▸ **WHAT YOU NEED TO DO**:
All lines in which the word "with" occurs are to be extracted.

▸ **DATASET EXCERPTS**:
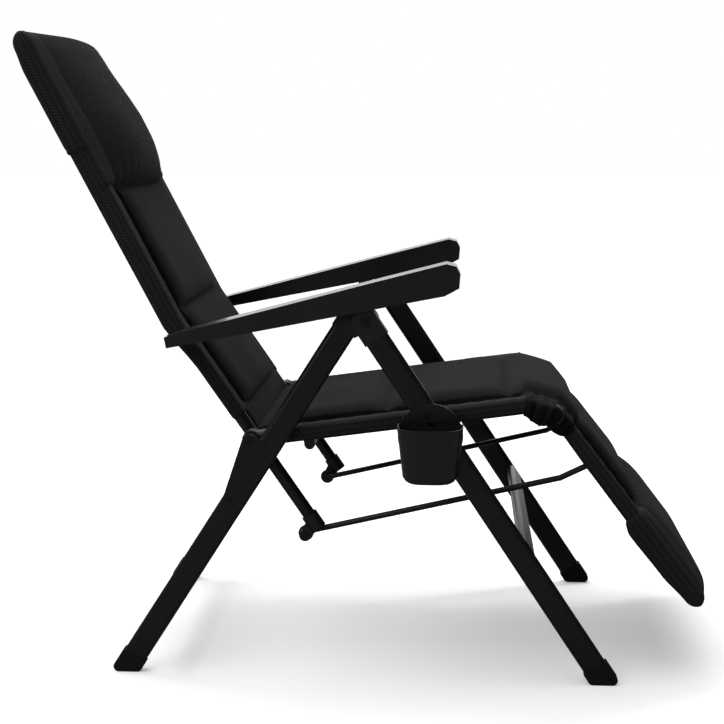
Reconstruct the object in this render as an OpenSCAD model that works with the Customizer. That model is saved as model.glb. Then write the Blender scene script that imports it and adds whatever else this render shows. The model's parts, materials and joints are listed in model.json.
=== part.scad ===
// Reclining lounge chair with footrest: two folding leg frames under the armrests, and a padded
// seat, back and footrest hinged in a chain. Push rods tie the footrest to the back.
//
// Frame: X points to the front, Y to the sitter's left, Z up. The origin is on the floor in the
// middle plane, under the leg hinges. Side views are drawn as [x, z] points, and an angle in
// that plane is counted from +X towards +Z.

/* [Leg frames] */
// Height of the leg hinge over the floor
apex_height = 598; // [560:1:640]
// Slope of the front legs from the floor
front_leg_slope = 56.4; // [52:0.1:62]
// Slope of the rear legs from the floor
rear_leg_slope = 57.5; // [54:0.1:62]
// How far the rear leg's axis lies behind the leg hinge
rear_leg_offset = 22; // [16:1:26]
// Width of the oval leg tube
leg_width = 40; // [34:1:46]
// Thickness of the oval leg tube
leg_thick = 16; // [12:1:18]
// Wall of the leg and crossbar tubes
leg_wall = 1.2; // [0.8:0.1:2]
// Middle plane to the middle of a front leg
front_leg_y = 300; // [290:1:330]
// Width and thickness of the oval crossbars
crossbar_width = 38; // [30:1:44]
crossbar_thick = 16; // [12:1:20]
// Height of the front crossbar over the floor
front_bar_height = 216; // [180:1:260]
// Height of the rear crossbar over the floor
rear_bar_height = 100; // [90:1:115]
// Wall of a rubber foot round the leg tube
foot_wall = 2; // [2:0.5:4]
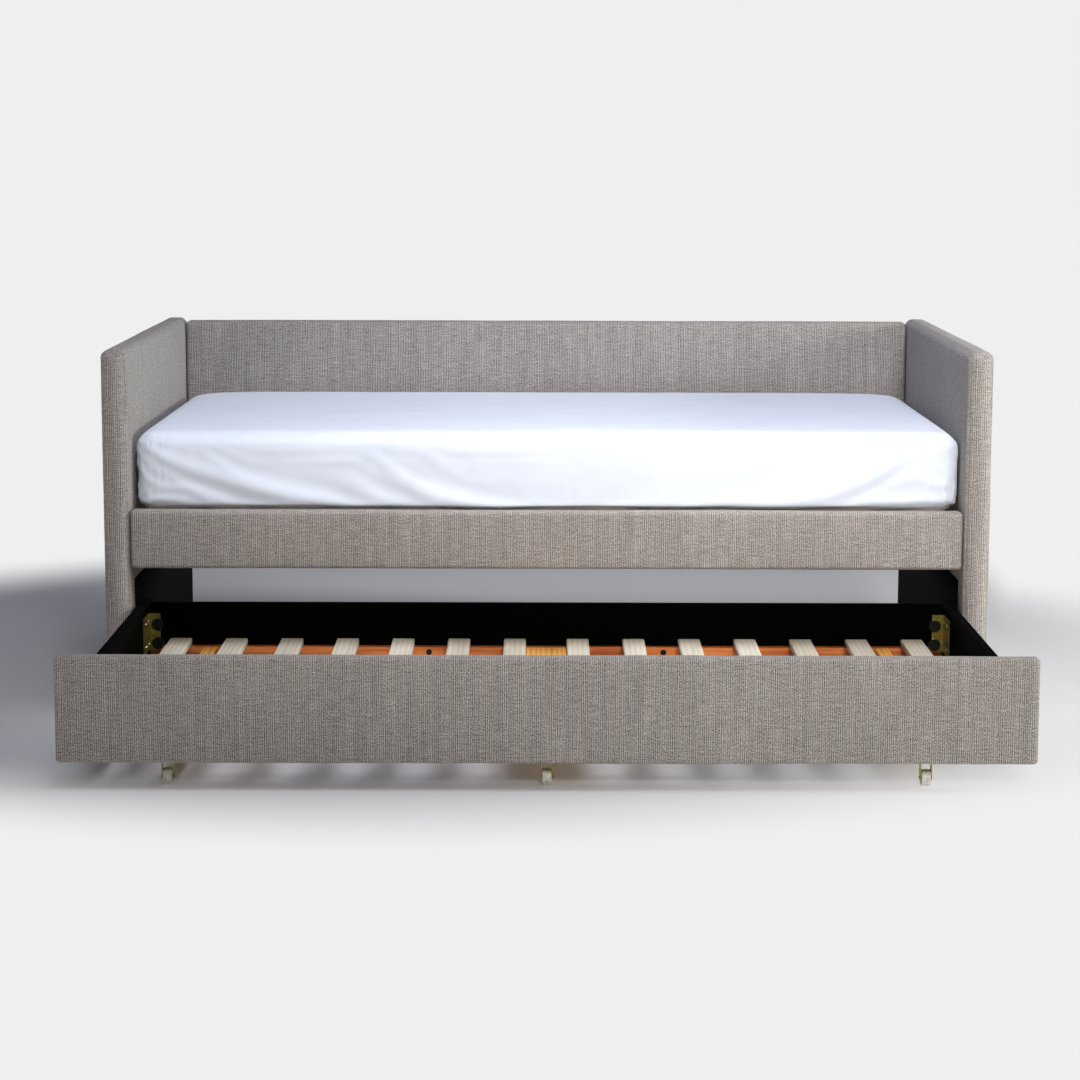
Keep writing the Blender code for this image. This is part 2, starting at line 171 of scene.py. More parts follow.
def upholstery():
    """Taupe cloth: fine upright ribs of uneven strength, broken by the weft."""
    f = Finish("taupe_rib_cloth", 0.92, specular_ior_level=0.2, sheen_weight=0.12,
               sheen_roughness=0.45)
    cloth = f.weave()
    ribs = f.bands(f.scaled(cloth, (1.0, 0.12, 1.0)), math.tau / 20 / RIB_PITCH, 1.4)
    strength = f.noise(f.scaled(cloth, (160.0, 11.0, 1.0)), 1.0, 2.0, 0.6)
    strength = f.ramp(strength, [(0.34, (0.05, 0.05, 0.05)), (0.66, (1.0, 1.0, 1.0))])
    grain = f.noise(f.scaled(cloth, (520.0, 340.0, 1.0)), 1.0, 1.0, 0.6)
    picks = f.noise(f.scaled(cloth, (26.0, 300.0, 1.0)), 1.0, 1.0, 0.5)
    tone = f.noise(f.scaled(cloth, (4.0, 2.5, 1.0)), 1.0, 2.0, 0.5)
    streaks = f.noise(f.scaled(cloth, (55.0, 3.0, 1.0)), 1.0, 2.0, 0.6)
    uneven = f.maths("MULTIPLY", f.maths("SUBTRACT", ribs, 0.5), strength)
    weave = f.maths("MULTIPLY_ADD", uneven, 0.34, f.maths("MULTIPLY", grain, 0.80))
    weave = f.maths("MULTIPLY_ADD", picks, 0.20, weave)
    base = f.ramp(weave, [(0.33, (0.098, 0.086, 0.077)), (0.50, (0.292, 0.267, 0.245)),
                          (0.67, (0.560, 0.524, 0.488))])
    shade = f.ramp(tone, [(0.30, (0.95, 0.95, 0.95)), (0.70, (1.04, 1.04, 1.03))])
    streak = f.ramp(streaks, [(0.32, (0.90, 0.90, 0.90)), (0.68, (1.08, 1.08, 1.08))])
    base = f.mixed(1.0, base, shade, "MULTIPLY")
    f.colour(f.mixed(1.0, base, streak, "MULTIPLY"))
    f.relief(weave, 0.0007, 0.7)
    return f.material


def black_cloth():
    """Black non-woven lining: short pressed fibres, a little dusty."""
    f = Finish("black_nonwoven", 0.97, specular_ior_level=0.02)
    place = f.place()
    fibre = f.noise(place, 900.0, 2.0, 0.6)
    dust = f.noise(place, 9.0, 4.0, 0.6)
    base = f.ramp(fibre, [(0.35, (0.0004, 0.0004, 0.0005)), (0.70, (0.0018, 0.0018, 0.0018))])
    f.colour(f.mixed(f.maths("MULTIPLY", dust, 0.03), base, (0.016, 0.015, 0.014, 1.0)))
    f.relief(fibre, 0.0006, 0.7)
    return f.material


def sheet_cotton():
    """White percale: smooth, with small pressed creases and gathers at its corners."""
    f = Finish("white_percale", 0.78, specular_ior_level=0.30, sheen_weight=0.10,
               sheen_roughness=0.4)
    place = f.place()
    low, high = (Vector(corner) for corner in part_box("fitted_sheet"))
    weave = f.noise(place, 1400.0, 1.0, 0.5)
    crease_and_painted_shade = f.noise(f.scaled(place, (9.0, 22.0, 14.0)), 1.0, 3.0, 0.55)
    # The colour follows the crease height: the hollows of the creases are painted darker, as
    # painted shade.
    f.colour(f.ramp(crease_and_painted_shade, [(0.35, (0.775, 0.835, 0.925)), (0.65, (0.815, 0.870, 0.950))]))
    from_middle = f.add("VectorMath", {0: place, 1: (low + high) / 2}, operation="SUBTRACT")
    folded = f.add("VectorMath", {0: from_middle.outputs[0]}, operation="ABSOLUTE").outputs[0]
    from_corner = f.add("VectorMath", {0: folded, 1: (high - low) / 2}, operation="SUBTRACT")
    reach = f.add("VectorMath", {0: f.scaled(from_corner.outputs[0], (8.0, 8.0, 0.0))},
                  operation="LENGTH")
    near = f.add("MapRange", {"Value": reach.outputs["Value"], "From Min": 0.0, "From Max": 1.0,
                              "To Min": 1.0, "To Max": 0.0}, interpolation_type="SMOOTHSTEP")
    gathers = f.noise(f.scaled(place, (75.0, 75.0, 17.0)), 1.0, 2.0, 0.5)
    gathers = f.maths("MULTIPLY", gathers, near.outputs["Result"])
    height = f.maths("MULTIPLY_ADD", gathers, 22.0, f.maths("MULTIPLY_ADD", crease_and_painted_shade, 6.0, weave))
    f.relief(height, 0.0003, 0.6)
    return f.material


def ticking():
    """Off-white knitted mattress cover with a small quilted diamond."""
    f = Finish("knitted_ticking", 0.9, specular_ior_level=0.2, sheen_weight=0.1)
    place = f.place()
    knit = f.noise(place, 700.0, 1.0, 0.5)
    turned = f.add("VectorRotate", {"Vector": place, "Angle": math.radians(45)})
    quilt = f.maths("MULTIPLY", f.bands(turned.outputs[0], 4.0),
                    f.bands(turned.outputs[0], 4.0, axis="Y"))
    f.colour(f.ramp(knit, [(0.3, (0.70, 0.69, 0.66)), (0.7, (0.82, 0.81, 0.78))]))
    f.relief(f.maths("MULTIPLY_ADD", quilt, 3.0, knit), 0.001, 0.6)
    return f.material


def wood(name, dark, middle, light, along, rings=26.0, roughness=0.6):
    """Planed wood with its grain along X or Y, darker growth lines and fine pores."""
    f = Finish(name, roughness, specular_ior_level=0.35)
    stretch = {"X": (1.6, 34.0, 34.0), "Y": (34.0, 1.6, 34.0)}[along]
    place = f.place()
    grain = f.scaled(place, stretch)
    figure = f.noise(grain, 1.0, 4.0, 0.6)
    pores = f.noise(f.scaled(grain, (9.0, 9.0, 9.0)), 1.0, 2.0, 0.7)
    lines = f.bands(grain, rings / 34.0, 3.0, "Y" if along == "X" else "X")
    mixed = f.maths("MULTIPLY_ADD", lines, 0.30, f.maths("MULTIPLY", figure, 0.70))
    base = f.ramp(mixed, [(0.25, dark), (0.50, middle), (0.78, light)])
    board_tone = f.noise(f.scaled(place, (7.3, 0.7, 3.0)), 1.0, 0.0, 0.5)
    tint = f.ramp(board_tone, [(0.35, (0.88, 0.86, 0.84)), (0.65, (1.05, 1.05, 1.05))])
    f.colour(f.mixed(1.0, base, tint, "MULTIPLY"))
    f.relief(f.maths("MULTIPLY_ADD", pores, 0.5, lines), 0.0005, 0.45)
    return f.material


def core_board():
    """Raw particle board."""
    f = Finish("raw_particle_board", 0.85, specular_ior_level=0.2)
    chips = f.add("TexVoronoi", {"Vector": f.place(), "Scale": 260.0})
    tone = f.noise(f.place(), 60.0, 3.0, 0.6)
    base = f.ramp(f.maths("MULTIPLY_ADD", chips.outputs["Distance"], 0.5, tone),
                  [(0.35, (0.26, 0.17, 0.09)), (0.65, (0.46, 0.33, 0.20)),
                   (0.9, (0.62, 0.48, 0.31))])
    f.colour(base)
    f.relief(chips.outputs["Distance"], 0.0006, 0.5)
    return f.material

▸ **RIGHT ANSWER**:
Reconstruct the object in this render as an OpenSCAD model that works with the Customizer. That model is saved as model.glb. Then write the Blender scene script that imports it and adds whatever else this render shows. The model's parts, materials and joints are listed in model.json.
// Reclining lounge chair with footrest: two folding leg frames under the armrests, and a padded
    """White percale: smooth, with small pressed creases and gathers at its corners."""
    """Off-white knitted mattress cover with a small quilted diamond."""
    """Planed wood with its grain along X or Y, darker growth lines and fine pores."""